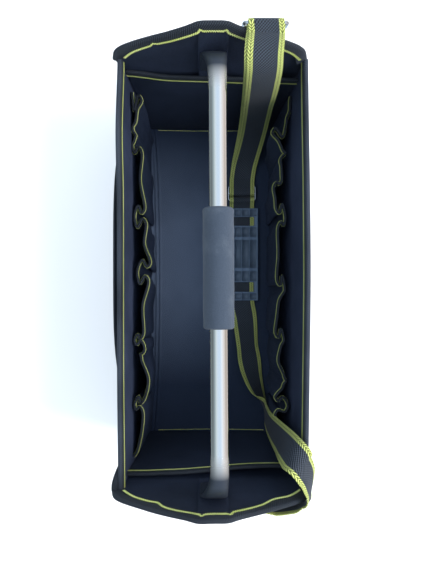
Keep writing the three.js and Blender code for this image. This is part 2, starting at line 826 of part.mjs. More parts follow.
// The tab holds the ring's other bar and is sewn flat to the outside of the end panel
function addTab(name, end, ring) {
  const bar = ring.bar.clone().addScaledVector(ring.away, -ringBarSpacing);
  const back = ring.away.clone().negate();
  const shares = [0.2, 0.45, 0.7, 1];
  const sewn = (share, layer) => {
    const place = bar.clone().addScaledVector(back, share * tabLength);
    const highest = place.z + Math.abs(ring.across.z) * strapWidth / 2;
    const outside = endInner(highest) + panelThickness + bindingThickness + 4 * clearance;
    const face = outside + strapThickness / 2 + layer * layerStep;
    const hung = signs[end] * bar.y + (2 * layer - 1) * wrapRadius;
    place.y = signs[end] * THREE.MathUtils.lerp(hung, face, smoothStep(0.1, 0.7, share));
    return { place, wide: ring.across };
  };
  const stations = [
    ...shares.toReversed().map((share) => sewn(share, 0)),
    ...wrapStations(bar, ring.away, ring.out.clone().negate(), ring.across, wrapRadius),
    ...shares.map((share) => sewn(share, 1)),
  ];
  addPiece(name, ribbon(stations, strapWidth, strapThickness), strapCloth);
}

function routePoint(row, end) {
  const y = signs[end] * (row.along * halfLength + row.lean * endLean);
  return new THREE.Vector3(row.across * halfWidth, y, floorTop + row.up * peakHeight);
}

// Extra stations between hand-placed ones, on a smooth curve
function refined(stations, steps) {
  const places = new THREE.CatmullRomCurve3(stations.map((station) => station.place), false, 'centripetal');
  const wides = new THREE.CatmullRomCurve3(stations.map((station) => station.wide), false, 'catmullrom');
  const found = [];
  const spans = (stations.length - 1) * steps;
  for (let i = 0; i <= spans; i++) {
    found.push({ place: places.getPoint(i / spans), wide: wides.getPoint(i / spans).normalize() });
  }
  return found;
}

// One layer of the doubled strap, side -1 below and 1 above: the route moved off its own plane, and a
// little sideways, so that each layer shows past the other
function layer(stations, side) {
  return stations.map((station, i) => {
    const before = stations[Math.max(0, i - 1)].place;
    const after = stations[Math.min(stations.length - 1, i + 1)].place;
    const tangent = after.clone().sub(before).normalize();
    const normal = station.wide.clone().cross(tangent).normalize();
    const apart = smoothStep(0, 0.3, i / (stations.length - 1));
    const place = station.place.clone().addScaledVector(normal, side * layerStep / 2)
      .addScaledVector(station.wide, side * apart * layerShift / 2);
    return { place, wide: station.wide };
  });
}

const loopRadius = Math.hypot(sliderBar, sliderThickness) / 2 + clearance + strapThickness / 2;
const strapOnFloor = floorTop + clearance + strapThickness / 2;
const sliderMiddle = strapOnFloor + strapThickness + clearance + loopRadius;
const overSlider = sliderMiddle + sliderThickness / 2 + clearance + strapThickness / 2;
const strapX = halfWidth * 0.5;

function strapStations() {
  const wide = new THREE.Vector3(1, 0, 0);
  const at = (y, z, x = strapX) => ({ place: new THREE.Vector3(x, y, z), wide });

  const near = nearRing();
  const inner = near.out.clone().negate();
  const nearWrap = wrapStations(near.bar, near.away.clone().negate(), inner, near.across, wrapRadius);
  const tail = [22, 12].map((distance) => ({
    place: near.bar.clone().addScaledVector(near.away, distance).addScaledVector(inner, wrapRadius),
    wide: near.across,
  }));
  const single = singleRoute.map((row) => ({
    place: routePoint(row, 'near'),
    wide: new THREE.Vector3(row.wideX, row.wideY, row.wideZ).normalize(),
  }));
  const tunnel = floorTop + clearance + padThickness / 2;
  const pad = [at(padEnd - padLength, tunnel, padPlace), at(padEnd, tunnel, padPlace)];
  // Over the slider's near bar, down through the slot and under its middle bar
  const nearBar = sliderPlace - sliderLength / 2 + sliderBar / 2;
  const slotEnd = nearBar + sliderBar / 2;
  const slotLength = (sliderLength - 3 * sliderBar) / 2;
  const drop = overSlider - strapOnFloor;
  const slider = [
    at(nearBar - sliderBar * 2, tunnel + 1),
    at(nearBar - sliderBar, overSlider - drop * 0.06),
    at(nearBar, overSlider),
    ...sliderDip.map(({ past, height }) => at(slotEnd + past * slotLength, strapOnFloor + drop * height)),
    at(sliderPlace + sliderLength / 2, strapOnFloor),
  ];

  const far = farRing();
  const doubled = refined(doubledRoute.map((row) => ({ place: routePoint(row, 'far'), wide })), 3);
  const below = layer(doubled, -1);
  const above = layer(doubled, 1).reverse();
  const farWrap = wrapStations(far.bar, far.out, far.away.clone().negate(), wide, wrapRadius);

  const barPlace = new THREE.Vector3(strapX, sliderPlace, sliderMiddle);
  const [towards, up] = [new THREE.Vector3(0, -1, 0), new THREE.Vector3(0, 0, 1)];
  const barWrap = wrapStations(barPlace, towards, up, wide, loopRadius);
  const tailOnSlider = at(sliderPlace + sliderLength / 2 + 6, sliderMiddle - loopRadius);
  const ontoSlider = at(sliderPlace + sliderLength / 2 + 1.5, overSlider);

  return [
    ...tail,
    ...nearWrap,
    ...refined([...single, ...pad], 2),
    ...slider,
    ...below,
    ...farWrap,
    ...above,
    ontoSlider,
    ...barWrap,
    tailOnSlider,
  ];
}

function addStrap() {
  addRing('strap_ring_far', farRing());
  addRing('strap_ring_near', nearRing());
  addTab('strap_tab_far', 'far', farRing());
  addTab('strap_tab_near', 'near', nearRing());
  addPiece('shoulder_strap', ribbon(strapStations(), strapWidth, strapThickness), strapCloth);
}

function addSlider() {
  const slotWidth = strapWidth + 4 * clearance;
  const outline = panelOutline(slotWidth / 2 + sliderBar, sliderLength / 2, sliderBar);
  const slotLength = (sliderLength - 3 * sliderBar) / 2;
  const slots = [-1, 1].map((sign) => {
    const slot = new THREE.BoxGeometry(slotWidth, slotLength, sliderThickness * 3);
    slot.translate(0, sign * (sliderBar + slotLength) / 2, sliderThickness / 2);
    return slot;
  });
  const mesh = addPiece('strap_slider', cut(extruded(outline, sliderThickness, 3), slots), chrome);
  mesh.position.set(strapX, sliderPlace, sliderMiddle - sliderThickness / 2);
}

// The pad is a flat sleeve with a window near each end; the strap runs through it
function addPad() {
  const windowPlaces = [padWindowFromNear - padLength / 2, padLength / 2 - padWindowFromFar];
  const outline = panelOutline(padWidth / 2, padLength / 2, 4);
  const body = extruded(outline, padThickness, 3);
  const tunnel = new THREE.BoxGeometry(strapWidth + 3, padLength * 1.1, padTunnel);
  tunnel.translate(0, 0, padThickness / 2);
  const windows = windowPlaces.map((y) => {
    const box = new THREE.BoxGeometry(padWindowWidth, padWindowLength, padThickness);
    box.translate(0, y, padThickness);
    return box;
  });
  const mesh = addPiece('shoulder_pad', cut(body, [tunnel, ...windows]), mouldedPlastic);
  mesh.position.set(padPlace, padEnd - padLength / 2, floorTop + clearance);
}

// Pocket on the left outside, with its mouth standing off the wall

function addOuterPocket() {
  const columns = 10;
  const surface = (u, v) => {
    const y = THREE.MathUtils.lerp(outerPocketStart, outerPocketEnd, u);
    const z = THREE.MathUtils.lerp(outerPocketFoot, outerPocketHeight, v);
    const across = 2 * u - 1;
    const gape = outerPocketGape * v ** 1.3 * (1 - across ** 4);
    const out = sideInner('left', y, z) + panelThickness + clearance * 2 + pocketEdgeThickness;
    return new THREE.Vector3(-(out + pocketCloth / 2 + gape), y, z);
  };
  addPiece('outer_pocket', sheet(surface, columns, evenly(4), pocketCloth), twill);
  const edge = bindTop(surface, columns, pocketCloth, pocketEdgeThickness, pocketEdgeDepth);
  addPiece('outer_pocket_edge', edge, webbing);
}

addBottom();
addWalls();
addEndPockets();
addSidePockets();
addPatches();
addHandle();
addRivets();
addGrip();
addStrap();
addSlider();
addPad();
addOuterPocket();

export default bag;
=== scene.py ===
"""Trapping bag, dressed for a render seen from straight above.

Lengths are millimetres in the same frame as the solids, and become metres where a mesh is made.
X runs across the bag, Y along it and Z up. Far is +Y, near is -Y, left is -X.
"""

import math

import bmesh
import bpy
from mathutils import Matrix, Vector, noise


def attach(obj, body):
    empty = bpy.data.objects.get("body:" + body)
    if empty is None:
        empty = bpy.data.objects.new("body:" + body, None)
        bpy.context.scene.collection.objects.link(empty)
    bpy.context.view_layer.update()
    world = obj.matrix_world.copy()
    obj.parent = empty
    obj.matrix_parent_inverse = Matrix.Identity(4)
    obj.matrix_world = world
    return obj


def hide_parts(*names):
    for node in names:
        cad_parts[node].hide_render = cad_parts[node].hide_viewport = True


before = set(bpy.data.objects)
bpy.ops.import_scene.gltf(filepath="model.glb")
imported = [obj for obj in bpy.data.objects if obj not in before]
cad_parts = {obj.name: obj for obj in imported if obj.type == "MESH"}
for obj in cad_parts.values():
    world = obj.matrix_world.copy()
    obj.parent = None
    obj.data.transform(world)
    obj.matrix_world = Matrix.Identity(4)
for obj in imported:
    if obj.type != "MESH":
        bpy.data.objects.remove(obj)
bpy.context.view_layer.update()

MM = 0.001


def table(columns, *rows):
    """Rows of values with named columns."""
    return [dict(zip(columns.split(), row)) for row in rows]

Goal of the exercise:
Give again, word for word, the lines starting at the line that has "bpy.context.scene.collection.objects.link(empty)" and ending at the line that has "for node in", with both of those lines included and nothing else.

Exercise response:
        bpy.context.scene.collection.objects.link(empty)
    bpy.context.view_layer.update()
    world = obj.matrix_world.copy()
    obj.parent = empty
    obj.matrix_parent_inverse = Matrix.Identity(4)
    obj.matrix_world = world
    return obj


def hide_parts(*names):
    for node in names:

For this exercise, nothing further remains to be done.